Zaid menegaskan, tindakan kliennya sebatas menunaikan tugas dan tanggungjawabnya sebagai Menteri Perdagangan dengan menerbitkan izin impor raw sugar.

“Jadi kebijakan tersebut semata-mata memenuhi kebutuhan masyarakat dan menjaga stok. Termasuk strategi mengendalikan harga gula di pasar agar tidak semakin melonjak naik,” jelas dia.

Promosi 1

Menekan Harga

aid menambahkan, alasan lain kliennya mengizinkan impor raw sugar adalah agar harga tak menggila apalagi kala itu harga gula di beberapa wilayah sudah melonjak.

“Kementerian Perdagangan waktu itu berupaya melakukan stabilisasi harga gula konsumsi dengan mengimpor raw sugar.

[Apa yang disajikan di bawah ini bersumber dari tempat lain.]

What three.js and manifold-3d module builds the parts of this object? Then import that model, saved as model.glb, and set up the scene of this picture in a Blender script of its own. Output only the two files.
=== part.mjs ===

Hitunganya, impor gula kristal mentah jauh lebih murah harganya ketika sudah disuplai di pasaran,” tegas Zaid.

Zaid meyakini, jika sang klien mengimpor bahan jadi, maka harga jual ke masyarakat bisa jauh lebih tinggi. Maka kebijakan diambil adalah mengimpor bahan mentah untuk diolah menjadi gila kristal putih (GKP). 

“Jadi ada banyak keuntungan dengan melakukan mekanisme itu. Satu devisa negara bertambah karena kita mengimpor bahan mentah dan pengolahannya menjadi bahan jadi. kedua, membuka lapangan pekerjaan baru karena ada proses merubah mentah menjadi matang. Ketiga harga jual ke masyarakat itu jauh lebih stabil ketimbang kita mengimpor bahan jadi, itu poin kondisi hari itu,” dia menandasi.

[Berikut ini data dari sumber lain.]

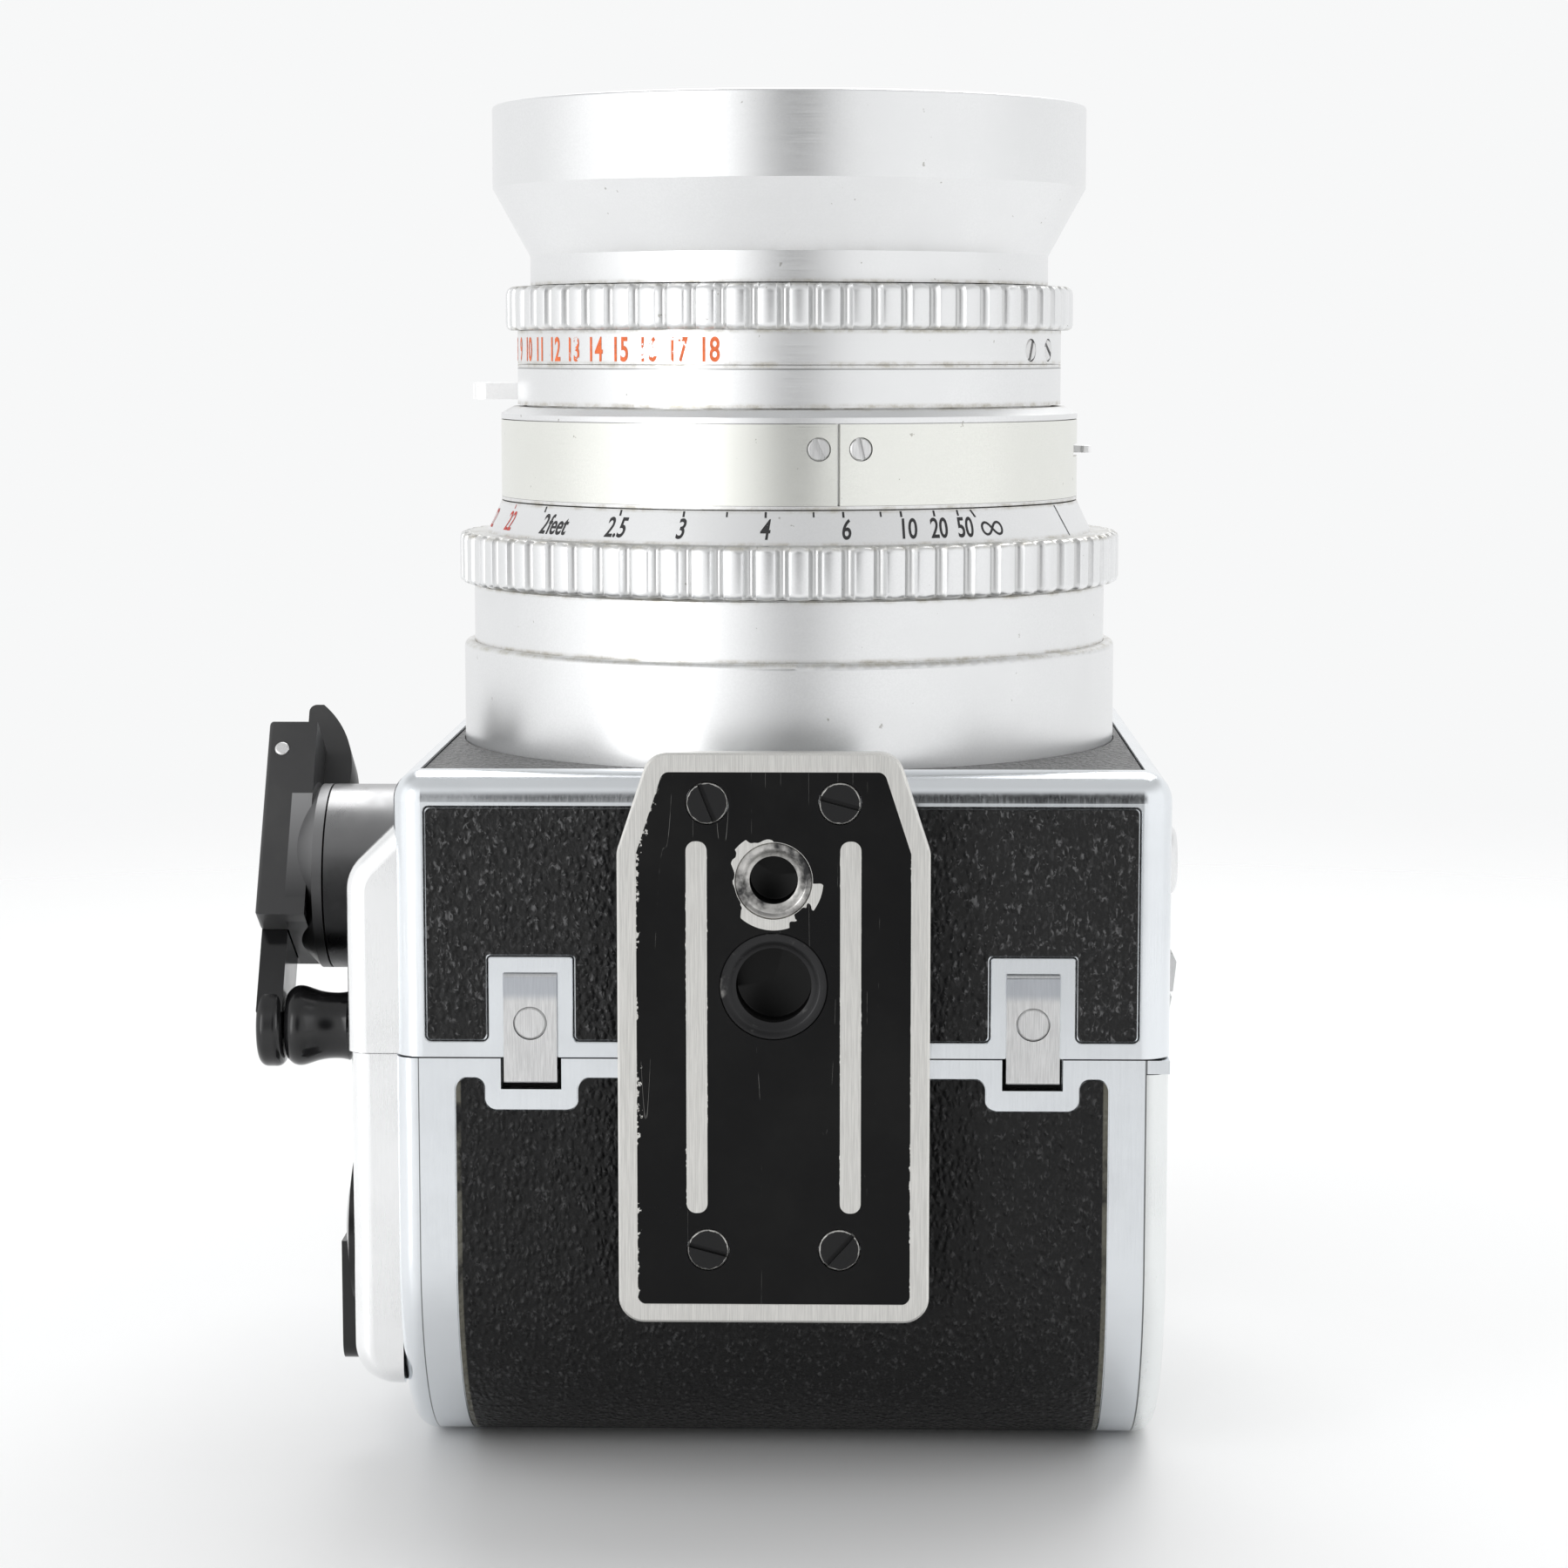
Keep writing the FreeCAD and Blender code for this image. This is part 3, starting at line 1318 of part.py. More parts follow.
def make_top_fittings():
    floor = "body_half_y - leather_thick - leather_dip"
    shoe = body("accessory_shoe")
    drawing = sketch(shoe, "XY_Plane", "shoe_low")
    half = [
        ("shoe_half", floor),
        ("shoe_half", "shoe_top"),
        ("shoe_lip", "shoe_top"),
        ("shoe_lip", "shoe_top - 1.2"),
        ("shoe_slot", "shoe_top - 1.2"),
        ("shoe_slot", "body_half_y + 0.6"),
    ]
    outline(drawing, half + [(f"-({x})", y) for x, y in reversed(half)])
    feature(shoe, "Pad", drawing, "shoe_high - shoe_low")

    finder = body("viewfinder")
    drawing = sketch(finder, "YZ_Plane", "-finder_half")
    profile = [
        ("48.2", "50"),
        ("48.2", "88"),
        ("82", "88"),
        ("82", "60"),
        ("77", "22"),
        ("60", "22"),
        ("52", "46"),
    ]
    outline(drawing, profile)
    feature(finder, "Pad", drawing, "2 * finder_half")
    dress(finder, "Fillet", "2", any_of(pick("x", y="82"), pick("x", y="77"), pick("x", y="60")))
    sides = value("finder_half")
    dress(finder, "Fillet", "1.4", lambda edge: edge_on_side(edge, sides))
    drawing = sketch(finder, "XY_Plane", "88")
    outline(drawing, rectangle("-15.5", "15.5", "51.5", "78.5"))
    feature(finder, "Pocket", drawing, "28")
    drawing = sketch(finder, "XY_Plane", "22")
    circle(drawing, ("0", "68.5"), "6")
    feature(finder, "Pocket", drawing, "40", flip=True)
    drawing = sketch(finder, "XY_Plane", "shoe_low + 0.5")
    foot = [
        ("shoe_slot - 0.2", "body_half_y + 0.75"),
        ("shoe_slot - 0.2", "shoe_top - 1.35"),
        ("shoe_lip - 0.2", "shoe_top - 1.35"),
        ("shoe_lip - 0.2", "49"),
    ]
    outline(drawing, foot + [(f"-({x})", y) for x, y in reversed(foot)])
    feature(finder, "Pad", drawing, "shoe_high - shoe_low - 1")

    front = block(("-15.4", "15.4"), ("51.6", "78.4"), ("81.1", "84.5"))
    eyepiece = rod("z", "5.9", "24", "26.9", "0", "68.5")
    sub_part(group(front, soften(eyepiece, "0.8", pick(z="24"))), "finder_glass")

    button = rod("y", "4.2", "37.5", "47.4", "release_x", "release_z")
    button = soften(button, "0.6", pick(y="47.4"))
    sub_part(cut(button, rod("y", "1.5", "41", "50", "release_x", "release_z")), "release_button")

    collar = rod("y", "6.5", floor, "44.8", "release_x", "release_z")
    collar = soften(collar, "0.4", pick(y="44.8"))
    finger = block(
        ("release_x - 9", "release_x - 5"),
        ("43.1", "44.6"),
        ("release_z - 1.3", "release_z + 1.3"),
    )
    bore = rod("y", "4.3", "40", "50", "release_x", "release_z")
    sub_part(cut(fuse(collar, finger), bore), "release_lock")

    cup = rod("y", "6.4", floor, "45.2", "level_x", "level_z")
    cup = soften(cup, "0.5", pick(y="45.2"), "Part::Chamfer")
    well = rod("y", "4.6", "43.2", "50", "level_x", "level_z")
    sub_part(cut(cup, well), "spirit_level")


def edge_on_side(edge, half):
    """Whether an edge lies in one of the two outer faces at X = +-half."""
    box = edge.BoundBox
    return box.XLength < TINY and abs(abs(box.Center.x) - half) < TINY


# ---------------------------------------------------------------- build, check and write


def check_document():
    doc.recompute()
    for item in doc.Objects:
        if any(state in ("Invalid", "Error") for state in item.State):
            raise RuntimeError(f"{item.Label} did not recompute")
    for item in sub_parts:
        if item.Shape.isNull() or not item.Shape.isValid() or not item.Shape.Solids:
            raise RuntimeError(f"{item.Label} has no valid solid")


make_body_shell()
make_leathers()
make_hooks()
make_tripod_foot()
make_fixed_mount()
make_focusing()
make_shutter_housing()
make_setting_rings()
make_hood()
make_glass()
make_iris()
make_crank()
make_gear_housings()
make_magazine()
make_winder()
make_film_insert()
make_side_fittings()
make_top_fittings()
check_document()

os.makedirs("parts", exist_ok=True)
for item in sub_parts:
    item.Shape.exportStep(f"parts/{item.Label}.step")
print(len(sub_parts), "sub-parts")
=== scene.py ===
"""Looks of a super-wide medium-format camera standing on the back of its film magazine.

Metres, in the CAD model's frame: origin on the lens axis at the magazine's back, +Z the way
the lens looks, -Y the underside (towards the viewer) and -X the winding side.
"""

import json
import math

import bmesh
import bpy
from mathutils import Matrix, Vector

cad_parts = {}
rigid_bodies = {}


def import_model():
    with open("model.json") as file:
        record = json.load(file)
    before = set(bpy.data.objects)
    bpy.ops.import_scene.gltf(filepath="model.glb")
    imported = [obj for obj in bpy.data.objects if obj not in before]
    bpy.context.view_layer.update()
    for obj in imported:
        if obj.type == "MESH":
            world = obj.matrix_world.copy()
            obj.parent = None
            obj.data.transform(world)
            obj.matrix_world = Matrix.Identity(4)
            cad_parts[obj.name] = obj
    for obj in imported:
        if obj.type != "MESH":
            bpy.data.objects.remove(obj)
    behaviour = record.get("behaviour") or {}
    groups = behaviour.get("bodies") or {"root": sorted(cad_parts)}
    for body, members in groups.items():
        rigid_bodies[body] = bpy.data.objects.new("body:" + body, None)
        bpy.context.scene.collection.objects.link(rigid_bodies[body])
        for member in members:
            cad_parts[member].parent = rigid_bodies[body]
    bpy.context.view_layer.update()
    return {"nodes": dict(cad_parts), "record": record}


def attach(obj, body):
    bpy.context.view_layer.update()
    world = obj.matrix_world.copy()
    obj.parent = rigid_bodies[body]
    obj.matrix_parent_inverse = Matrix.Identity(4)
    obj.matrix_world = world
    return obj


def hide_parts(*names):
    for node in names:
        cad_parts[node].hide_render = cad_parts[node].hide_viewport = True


for item in list(bpy.data.objects):
    bpy.data.objects.remove(item)
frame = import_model()

MM = 0.001

# Heights on the lens, in mm: the gaps between its rings, where dirt gathers, and the fine
# groove in its aperture ring.
RING_GAPS = (89.0, 95.7, 101.5, 105.3, 116.25, 120.82, 124.6, 129.7)
RING_GROOVE = 120.35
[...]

Kata Kejagung soal Selisih Kerugian Negara

Kejaksaan Agung (Kejagung) mengulas selisih angka kerugian negara Rp578 miliar dengan total hasil memperkaya pihak lain sebesar Rp515 miliar di kasus korupsi impor gula Kementerian Perdagangan (Kemendag), dengan terdakwa mantan Mendag Thomas Trikasih Lembong alias Tom Lembong. Hal itu terungkap dalam sidang dengan agenda pembacaan dakwaan.

“Jadi begini, ini kan sedang berproses. Perlu saya sampaikan, kalau kita hitung dari sisi kerugian keuangan negara ada Rp578 miliar lebih. Dan yang sudah kita terima, kita sita dalam bentuk pengembalian itu ada Rp565 miliar lebih. Jadi sebenarnya selisihnya hanya sekitar Rp12 sekian miliar,” tutur Kapuspenkum Kejagung Harli Siregar di Kejagung, Jakarta Selatan, Jumat (7/3/2025).

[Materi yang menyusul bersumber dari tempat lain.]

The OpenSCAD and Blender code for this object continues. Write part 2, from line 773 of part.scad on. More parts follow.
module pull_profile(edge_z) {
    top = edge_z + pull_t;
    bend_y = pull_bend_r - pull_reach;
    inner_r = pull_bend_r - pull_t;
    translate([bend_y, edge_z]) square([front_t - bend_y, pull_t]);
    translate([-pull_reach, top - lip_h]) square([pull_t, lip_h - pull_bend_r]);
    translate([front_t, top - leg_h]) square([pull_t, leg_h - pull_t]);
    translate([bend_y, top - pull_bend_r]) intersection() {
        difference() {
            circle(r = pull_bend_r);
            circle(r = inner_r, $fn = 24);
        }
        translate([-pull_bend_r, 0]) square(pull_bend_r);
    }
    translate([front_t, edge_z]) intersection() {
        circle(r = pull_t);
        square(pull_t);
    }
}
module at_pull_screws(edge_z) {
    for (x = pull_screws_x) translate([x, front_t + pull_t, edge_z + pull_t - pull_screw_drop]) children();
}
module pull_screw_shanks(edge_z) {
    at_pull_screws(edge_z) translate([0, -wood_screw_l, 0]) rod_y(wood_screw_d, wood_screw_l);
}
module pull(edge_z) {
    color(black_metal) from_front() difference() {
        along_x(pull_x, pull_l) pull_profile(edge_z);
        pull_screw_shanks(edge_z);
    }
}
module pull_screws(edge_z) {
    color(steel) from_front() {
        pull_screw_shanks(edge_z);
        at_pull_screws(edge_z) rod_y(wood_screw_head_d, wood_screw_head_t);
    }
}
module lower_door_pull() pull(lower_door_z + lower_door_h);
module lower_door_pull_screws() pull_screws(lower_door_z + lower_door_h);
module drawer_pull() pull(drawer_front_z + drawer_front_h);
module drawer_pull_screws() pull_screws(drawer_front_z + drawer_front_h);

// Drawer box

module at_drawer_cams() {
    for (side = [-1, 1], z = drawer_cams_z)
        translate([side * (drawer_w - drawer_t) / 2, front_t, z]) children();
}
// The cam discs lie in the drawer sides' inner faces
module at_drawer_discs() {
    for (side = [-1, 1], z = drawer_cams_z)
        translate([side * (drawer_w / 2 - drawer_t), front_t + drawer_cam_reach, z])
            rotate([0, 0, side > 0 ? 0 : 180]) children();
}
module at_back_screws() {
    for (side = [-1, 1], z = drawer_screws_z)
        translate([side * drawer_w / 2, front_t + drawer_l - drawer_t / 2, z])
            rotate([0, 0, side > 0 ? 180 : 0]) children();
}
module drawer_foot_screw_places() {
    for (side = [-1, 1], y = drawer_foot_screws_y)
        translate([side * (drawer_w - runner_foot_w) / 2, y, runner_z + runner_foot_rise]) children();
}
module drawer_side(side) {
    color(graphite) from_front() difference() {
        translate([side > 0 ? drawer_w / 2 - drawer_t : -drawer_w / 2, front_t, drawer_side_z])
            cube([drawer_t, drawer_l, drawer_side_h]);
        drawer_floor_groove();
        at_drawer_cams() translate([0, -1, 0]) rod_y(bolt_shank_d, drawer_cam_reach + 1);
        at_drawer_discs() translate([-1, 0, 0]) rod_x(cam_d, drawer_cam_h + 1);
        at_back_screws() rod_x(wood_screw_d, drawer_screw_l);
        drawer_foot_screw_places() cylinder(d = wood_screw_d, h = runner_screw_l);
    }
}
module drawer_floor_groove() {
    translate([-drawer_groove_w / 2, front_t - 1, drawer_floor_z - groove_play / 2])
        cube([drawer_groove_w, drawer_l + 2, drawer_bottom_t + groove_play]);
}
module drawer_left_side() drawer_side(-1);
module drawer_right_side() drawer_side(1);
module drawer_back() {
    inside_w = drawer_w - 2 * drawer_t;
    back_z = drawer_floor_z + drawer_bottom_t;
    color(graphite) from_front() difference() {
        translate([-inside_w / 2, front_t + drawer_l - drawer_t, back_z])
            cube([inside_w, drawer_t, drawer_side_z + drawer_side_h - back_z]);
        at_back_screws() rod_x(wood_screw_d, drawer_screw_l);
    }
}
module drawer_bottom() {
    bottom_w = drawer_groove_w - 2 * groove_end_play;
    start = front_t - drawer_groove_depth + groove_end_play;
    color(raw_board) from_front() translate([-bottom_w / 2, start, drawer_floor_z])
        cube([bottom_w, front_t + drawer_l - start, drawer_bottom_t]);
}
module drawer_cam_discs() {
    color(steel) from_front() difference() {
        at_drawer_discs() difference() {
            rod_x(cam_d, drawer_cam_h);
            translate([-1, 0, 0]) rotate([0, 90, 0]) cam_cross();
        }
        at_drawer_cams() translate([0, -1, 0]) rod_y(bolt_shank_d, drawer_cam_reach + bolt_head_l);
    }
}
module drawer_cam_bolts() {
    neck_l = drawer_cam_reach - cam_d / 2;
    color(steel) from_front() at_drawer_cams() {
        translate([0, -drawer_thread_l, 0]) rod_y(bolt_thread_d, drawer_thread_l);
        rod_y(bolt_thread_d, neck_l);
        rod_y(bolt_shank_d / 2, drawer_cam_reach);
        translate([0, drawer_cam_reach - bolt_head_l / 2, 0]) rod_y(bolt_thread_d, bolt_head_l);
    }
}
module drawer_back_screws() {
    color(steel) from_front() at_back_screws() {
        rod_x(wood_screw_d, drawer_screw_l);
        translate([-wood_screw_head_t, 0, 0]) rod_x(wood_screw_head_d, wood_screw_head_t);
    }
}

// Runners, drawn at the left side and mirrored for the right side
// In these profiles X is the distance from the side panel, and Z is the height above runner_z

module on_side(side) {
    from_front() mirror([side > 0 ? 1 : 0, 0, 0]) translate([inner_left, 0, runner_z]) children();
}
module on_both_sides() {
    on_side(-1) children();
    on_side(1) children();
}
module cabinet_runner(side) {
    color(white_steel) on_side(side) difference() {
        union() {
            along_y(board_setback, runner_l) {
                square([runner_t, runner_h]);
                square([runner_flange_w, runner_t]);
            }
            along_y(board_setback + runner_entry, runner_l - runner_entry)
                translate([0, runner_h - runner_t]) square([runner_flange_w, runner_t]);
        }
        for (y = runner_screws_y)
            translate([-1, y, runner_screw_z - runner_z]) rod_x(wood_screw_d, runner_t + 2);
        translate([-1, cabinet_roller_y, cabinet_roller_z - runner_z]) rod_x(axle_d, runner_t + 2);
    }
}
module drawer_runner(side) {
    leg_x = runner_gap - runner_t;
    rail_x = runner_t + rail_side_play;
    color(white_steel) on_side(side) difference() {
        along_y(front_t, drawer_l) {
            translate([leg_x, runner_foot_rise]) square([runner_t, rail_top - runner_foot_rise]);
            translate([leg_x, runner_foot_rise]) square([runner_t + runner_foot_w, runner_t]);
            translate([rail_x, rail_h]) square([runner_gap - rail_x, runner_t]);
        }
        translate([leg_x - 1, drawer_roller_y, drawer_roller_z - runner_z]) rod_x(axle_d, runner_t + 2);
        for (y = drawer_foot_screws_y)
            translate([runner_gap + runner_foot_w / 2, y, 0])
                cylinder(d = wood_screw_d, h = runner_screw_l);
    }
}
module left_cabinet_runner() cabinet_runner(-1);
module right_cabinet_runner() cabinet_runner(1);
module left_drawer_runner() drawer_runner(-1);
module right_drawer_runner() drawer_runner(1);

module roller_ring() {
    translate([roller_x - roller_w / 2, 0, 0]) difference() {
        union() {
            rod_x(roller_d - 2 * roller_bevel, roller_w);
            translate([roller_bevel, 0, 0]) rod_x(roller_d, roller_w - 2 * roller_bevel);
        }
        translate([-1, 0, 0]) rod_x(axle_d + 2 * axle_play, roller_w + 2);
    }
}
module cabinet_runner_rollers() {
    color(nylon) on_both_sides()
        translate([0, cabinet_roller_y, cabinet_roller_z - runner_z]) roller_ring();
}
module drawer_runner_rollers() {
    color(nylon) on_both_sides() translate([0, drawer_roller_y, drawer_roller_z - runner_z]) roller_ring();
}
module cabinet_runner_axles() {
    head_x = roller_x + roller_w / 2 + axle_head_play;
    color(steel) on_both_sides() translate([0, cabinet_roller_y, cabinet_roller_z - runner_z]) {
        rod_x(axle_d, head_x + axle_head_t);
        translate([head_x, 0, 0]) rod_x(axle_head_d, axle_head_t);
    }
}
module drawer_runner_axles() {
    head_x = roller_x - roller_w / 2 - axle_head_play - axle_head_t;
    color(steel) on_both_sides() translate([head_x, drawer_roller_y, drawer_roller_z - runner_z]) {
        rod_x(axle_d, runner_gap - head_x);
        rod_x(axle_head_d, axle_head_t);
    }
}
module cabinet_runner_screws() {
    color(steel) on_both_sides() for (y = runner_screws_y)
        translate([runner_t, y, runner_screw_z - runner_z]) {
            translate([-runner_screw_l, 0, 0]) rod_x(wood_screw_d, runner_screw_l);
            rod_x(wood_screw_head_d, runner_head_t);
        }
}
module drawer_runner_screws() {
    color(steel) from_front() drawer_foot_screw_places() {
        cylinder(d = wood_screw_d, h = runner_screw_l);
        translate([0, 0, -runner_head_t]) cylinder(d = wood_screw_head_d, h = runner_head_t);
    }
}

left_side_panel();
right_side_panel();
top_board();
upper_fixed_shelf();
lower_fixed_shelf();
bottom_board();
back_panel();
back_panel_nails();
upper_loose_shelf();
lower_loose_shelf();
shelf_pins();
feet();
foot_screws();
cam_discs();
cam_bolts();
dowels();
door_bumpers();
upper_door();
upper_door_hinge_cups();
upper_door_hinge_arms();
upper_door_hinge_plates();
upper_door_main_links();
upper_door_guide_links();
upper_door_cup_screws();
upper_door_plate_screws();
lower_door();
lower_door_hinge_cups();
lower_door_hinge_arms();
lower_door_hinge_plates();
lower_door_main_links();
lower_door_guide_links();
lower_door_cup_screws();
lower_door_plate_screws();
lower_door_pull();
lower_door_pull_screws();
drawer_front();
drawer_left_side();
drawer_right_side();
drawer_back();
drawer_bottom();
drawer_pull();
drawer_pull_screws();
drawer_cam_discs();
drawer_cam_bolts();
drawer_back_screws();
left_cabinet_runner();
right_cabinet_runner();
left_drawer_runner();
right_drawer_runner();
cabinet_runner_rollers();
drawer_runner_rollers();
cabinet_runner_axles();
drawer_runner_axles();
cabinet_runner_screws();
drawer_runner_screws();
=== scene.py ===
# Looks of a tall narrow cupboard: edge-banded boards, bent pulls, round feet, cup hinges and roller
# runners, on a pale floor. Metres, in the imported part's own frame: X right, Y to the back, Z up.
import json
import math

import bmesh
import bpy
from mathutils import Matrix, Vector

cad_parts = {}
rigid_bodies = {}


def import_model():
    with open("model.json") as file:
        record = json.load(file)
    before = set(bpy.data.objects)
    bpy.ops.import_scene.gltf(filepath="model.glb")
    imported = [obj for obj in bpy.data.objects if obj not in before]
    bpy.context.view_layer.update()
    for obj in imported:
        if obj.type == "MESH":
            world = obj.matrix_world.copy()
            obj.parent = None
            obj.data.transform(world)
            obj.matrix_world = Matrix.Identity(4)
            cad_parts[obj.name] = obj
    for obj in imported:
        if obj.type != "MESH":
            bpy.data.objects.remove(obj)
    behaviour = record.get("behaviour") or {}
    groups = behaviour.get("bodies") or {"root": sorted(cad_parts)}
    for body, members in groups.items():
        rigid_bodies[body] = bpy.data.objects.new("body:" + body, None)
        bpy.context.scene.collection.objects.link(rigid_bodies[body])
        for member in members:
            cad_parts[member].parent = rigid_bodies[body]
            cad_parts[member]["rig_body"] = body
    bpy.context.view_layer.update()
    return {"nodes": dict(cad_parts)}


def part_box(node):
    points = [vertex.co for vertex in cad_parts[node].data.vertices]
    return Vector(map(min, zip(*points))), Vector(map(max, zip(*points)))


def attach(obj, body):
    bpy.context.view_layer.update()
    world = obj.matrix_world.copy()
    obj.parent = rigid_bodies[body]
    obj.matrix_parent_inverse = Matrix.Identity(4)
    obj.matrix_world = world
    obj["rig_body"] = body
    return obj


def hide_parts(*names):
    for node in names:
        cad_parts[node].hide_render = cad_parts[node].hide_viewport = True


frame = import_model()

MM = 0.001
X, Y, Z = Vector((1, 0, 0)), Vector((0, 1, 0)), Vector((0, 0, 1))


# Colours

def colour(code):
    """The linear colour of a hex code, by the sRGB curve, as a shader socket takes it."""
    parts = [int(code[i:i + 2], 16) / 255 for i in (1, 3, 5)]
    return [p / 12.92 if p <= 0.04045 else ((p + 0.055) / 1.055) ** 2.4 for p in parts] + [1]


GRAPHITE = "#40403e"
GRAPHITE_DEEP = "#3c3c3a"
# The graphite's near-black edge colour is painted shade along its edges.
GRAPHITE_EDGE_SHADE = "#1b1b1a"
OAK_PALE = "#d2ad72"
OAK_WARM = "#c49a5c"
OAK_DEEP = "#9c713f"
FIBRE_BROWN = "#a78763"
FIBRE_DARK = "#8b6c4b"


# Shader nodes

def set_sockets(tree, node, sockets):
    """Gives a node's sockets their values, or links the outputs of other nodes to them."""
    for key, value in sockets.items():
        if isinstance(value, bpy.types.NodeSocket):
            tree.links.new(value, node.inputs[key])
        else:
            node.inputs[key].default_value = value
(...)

Saat persidangan lanjutan nanti, kata Harli, Jaksa Penuntut Umum (JPU) akan menerangkan soal selisih angka tersebut kepada majelis hakim di Pengadilan Tipikor Jakarta Pusat.

“Mari kita ikuti prosesnya dulu di pengadilan, bahwa JPU tentu akan membawa bukti-bukti itu semua untuk diversifikasi, untuk dikontes di pengadilan sesuai dengan fakta dalam berkas perkara yang akan dibawa ke pengadilan, dan diharapkan menjadi fakta persidangan,” jelas dia.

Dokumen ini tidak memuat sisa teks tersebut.